Object modeling scripts

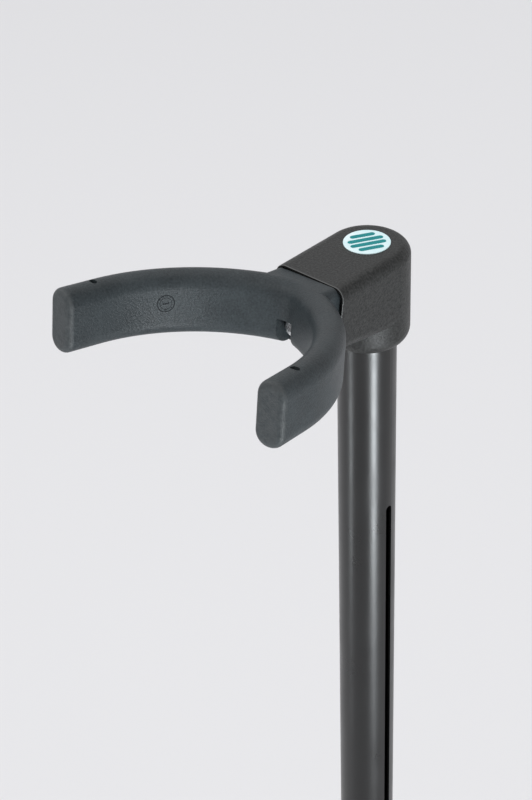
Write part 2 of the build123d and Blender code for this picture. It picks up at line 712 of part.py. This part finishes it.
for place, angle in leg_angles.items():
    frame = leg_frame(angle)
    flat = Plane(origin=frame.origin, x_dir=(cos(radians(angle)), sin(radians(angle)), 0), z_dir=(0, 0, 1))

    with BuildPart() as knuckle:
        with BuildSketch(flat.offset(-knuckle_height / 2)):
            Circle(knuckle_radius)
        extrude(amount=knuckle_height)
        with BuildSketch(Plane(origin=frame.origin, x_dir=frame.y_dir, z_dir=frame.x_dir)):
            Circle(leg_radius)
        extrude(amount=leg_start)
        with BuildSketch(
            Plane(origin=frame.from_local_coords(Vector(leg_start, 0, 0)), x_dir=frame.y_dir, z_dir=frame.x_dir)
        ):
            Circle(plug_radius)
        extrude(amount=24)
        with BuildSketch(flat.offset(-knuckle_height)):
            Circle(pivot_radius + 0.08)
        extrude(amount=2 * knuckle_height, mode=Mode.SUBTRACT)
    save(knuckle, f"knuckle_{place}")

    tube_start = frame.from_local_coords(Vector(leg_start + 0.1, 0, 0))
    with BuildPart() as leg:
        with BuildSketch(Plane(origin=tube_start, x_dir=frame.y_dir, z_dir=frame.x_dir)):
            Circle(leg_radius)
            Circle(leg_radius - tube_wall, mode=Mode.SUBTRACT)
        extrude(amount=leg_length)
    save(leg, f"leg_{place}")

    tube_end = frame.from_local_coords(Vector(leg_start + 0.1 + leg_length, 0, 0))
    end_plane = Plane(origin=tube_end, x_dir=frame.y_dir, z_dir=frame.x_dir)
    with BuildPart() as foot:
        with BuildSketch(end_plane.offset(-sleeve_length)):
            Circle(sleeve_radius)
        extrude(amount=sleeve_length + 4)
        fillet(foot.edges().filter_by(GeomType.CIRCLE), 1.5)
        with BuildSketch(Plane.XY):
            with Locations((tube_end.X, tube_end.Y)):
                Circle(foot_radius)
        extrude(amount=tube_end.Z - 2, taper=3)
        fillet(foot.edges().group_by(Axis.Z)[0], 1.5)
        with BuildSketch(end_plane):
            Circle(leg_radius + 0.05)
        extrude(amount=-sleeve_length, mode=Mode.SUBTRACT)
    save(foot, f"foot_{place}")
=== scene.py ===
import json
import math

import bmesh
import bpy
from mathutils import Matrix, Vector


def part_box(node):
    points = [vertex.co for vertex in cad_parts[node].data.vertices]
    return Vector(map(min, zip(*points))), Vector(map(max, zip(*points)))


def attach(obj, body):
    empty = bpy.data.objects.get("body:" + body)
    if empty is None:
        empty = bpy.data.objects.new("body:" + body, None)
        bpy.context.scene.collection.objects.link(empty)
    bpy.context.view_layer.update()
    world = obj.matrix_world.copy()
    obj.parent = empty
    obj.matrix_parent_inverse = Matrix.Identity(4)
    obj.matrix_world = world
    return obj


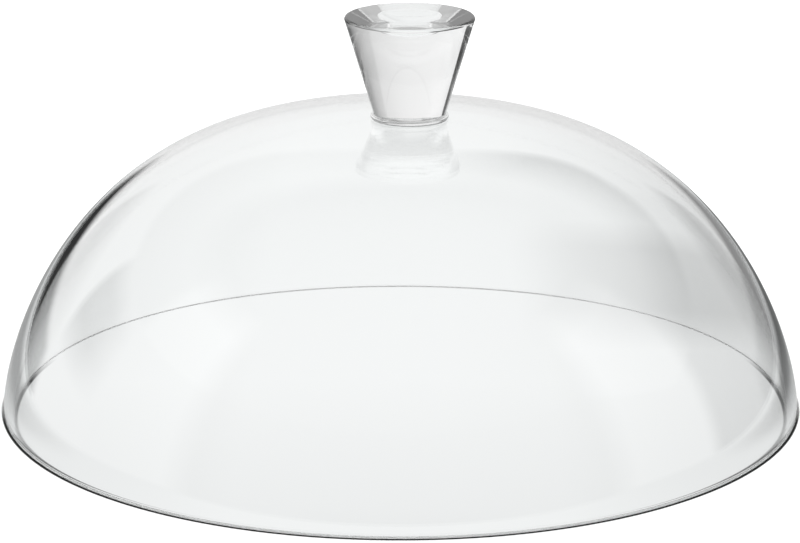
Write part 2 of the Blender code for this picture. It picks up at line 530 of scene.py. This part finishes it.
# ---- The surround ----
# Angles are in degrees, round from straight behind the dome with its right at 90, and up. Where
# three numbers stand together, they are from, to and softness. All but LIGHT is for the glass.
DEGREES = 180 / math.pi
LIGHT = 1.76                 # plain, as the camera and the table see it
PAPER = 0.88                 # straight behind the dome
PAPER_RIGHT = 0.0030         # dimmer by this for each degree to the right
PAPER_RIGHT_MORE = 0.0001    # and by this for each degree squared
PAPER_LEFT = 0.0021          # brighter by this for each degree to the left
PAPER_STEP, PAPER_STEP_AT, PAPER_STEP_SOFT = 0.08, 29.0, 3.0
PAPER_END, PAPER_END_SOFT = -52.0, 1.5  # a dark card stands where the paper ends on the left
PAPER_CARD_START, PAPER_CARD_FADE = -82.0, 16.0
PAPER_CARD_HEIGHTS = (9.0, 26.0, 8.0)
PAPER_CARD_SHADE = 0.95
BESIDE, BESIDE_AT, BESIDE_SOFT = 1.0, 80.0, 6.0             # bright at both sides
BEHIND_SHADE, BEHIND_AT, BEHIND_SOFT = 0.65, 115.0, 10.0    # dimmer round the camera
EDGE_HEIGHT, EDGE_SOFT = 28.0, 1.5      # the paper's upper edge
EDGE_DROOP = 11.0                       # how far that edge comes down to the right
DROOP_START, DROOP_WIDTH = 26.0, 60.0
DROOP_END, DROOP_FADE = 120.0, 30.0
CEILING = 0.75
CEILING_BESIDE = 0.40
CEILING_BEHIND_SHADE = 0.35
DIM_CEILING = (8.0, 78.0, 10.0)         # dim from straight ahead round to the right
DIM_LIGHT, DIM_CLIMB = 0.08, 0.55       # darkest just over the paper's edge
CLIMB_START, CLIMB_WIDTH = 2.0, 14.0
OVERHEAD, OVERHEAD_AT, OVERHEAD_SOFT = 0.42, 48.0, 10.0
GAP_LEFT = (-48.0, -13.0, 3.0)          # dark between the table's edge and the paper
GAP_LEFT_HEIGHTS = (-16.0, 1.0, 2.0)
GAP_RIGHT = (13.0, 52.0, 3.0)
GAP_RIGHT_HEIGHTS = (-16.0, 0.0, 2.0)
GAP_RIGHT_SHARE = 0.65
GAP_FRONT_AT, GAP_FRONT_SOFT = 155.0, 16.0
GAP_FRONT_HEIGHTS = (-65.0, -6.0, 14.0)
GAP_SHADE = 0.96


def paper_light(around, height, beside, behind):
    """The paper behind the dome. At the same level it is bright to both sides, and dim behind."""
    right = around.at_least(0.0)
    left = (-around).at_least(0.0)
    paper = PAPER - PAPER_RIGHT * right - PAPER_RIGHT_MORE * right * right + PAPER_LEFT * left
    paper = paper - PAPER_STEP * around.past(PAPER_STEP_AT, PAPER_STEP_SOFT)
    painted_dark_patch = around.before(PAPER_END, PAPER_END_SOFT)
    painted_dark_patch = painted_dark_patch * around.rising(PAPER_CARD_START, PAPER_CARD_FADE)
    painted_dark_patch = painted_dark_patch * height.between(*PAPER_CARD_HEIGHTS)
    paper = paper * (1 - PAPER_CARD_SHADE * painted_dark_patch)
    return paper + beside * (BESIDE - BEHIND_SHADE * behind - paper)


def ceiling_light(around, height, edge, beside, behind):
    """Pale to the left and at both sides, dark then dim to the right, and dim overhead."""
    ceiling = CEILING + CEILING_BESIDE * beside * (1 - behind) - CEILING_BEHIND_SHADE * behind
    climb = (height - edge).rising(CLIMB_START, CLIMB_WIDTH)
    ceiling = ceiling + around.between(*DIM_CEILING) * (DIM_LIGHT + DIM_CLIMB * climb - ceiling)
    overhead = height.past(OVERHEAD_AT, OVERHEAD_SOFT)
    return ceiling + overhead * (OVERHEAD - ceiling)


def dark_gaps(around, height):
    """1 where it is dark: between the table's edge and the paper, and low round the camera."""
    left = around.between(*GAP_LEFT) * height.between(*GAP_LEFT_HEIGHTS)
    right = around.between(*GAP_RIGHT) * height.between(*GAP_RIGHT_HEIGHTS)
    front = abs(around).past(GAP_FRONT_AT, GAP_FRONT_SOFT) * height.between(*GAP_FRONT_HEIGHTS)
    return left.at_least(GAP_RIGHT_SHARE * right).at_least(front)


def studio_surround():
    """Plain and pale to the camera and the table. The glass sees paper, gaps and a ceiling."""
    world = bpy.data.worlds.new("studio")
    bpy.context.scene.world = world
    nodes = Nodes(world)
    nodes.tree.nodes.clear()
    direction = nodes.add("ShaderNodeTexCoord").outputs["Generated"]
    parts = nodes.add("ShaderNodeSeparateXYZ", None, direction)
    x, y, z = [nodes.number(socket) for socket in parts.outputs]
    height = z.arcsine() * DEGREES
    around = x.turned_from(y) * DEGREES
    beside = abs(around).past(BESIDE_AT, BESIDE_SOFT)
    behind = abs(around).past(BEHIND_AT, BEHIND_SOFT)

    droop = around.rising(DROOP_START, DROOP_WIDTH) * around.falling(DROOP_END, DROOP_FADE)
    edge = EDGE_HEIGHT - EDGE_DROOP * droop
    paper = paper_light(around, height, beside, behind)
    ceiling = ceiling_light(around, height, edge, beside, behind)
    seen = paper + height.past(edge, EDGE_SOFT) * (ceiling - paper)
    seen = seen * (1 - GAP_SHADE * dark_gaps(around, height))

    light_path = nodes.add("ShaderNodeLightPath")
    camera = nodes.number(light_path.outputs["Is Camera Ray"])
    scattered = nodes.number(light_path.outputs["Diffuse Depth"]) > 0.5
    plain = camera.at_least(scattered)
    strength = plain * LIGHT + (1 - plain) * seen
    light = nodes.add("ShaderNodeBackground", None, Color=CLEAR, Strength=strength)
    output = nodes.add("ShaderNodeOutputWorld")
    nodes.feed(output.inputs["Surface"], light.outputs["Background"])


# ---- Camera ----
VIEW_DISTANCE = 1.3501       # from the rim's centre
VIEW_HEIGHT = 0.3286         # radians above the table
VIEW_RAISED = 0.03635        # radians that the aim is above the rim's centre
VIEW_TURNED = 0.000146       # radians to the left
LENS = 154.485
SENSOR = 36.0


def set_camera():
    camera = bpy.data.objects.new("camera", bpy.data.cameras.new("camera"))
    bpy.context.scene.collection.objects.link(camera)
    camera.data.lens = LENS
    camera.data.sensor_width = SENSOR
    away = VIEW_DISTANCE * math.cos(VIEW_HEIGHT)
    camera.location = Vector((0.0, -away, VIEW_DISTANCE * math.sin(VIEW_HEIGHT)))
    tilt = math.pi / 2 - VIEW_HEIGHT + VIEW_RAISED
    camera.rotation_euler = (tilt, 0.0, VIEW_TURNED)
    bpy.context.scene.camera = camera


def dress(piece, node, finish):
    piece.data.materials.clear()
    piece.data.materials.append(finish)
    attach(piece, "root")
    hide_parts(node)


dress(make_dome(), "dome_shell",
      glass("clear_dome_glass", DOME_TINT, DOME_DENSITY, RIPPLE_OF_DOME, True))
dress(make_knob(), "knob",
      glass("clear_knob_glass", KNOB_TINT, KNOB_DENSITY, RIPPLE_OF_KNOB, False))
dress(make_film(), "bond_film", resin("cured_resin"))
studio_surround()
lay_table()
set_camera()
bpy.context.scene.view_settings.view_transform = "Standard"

- _WORK TO COMPLETE_
Give back exactly the lines running from the line that contains "tube_end = frame.from_local_coords(Vector(leg_start" through the line that contains "obj.matrix_world = world", and nothing outside them.

- _THE RESPONSE_
    tube_end = frame.from_local_coords(Vector(leg_start + 0.1 + leg_length, 0, 0))
    end_plane = Plane(origin=tube_end, x_dir=frame.y_dir, z_dir=frame.x_dir)
    with BuildPart() as foot:
        with BuildSketch(end_plane.offset(-sleeve_length)):
            Circle(sleeve_radius)
        extrude(amount=sleeve_length + 4)
        fillet(foot.edges().filter_by(GeomType.CIRCLE), 1.5)
        with BuildSketch(Plane.XY):
            with Locations((tube_end.X, tube_end.Y)):
                Circle(foot_radius)
        extrude(amount=tube_end.Z - 2, taper=3)
        fillet(foot.edges().group_by(Axis.Z)[0], 1.5)
        with BuildSketch(end_plane):
            Circle(leg_radius + 0.05)
        extrude(amount=-sleeve_length, mode=Mode.SUBTRACT)
    save(foot, f"foot_{place}")
=== scene.py ===
import json
import math

import bmesh
import bpy
from mathutils import Matrix, Vector


def part_box(node):
    points = [vertex.co for vertex in cad_parts[node].data.vertices]
    return Vector(map(min, zip(*points))), Vector(map(max, zip(*points)))


def attach(obj, body):
    empty = bpy.data.objects.get("body:" + body)
    if empty is None:
        empty = bpy.data.objects.new("body:" + body, None)
        bpy.context.scene.collection.objects.link(empty)
    bpy.context.view_layer.update()
    world = obj.matrix_world.copy()
    obj.parent = empty
    obj.matrix_parent_inverse = Matrix.Identity(4)
    obj.matrix_world = world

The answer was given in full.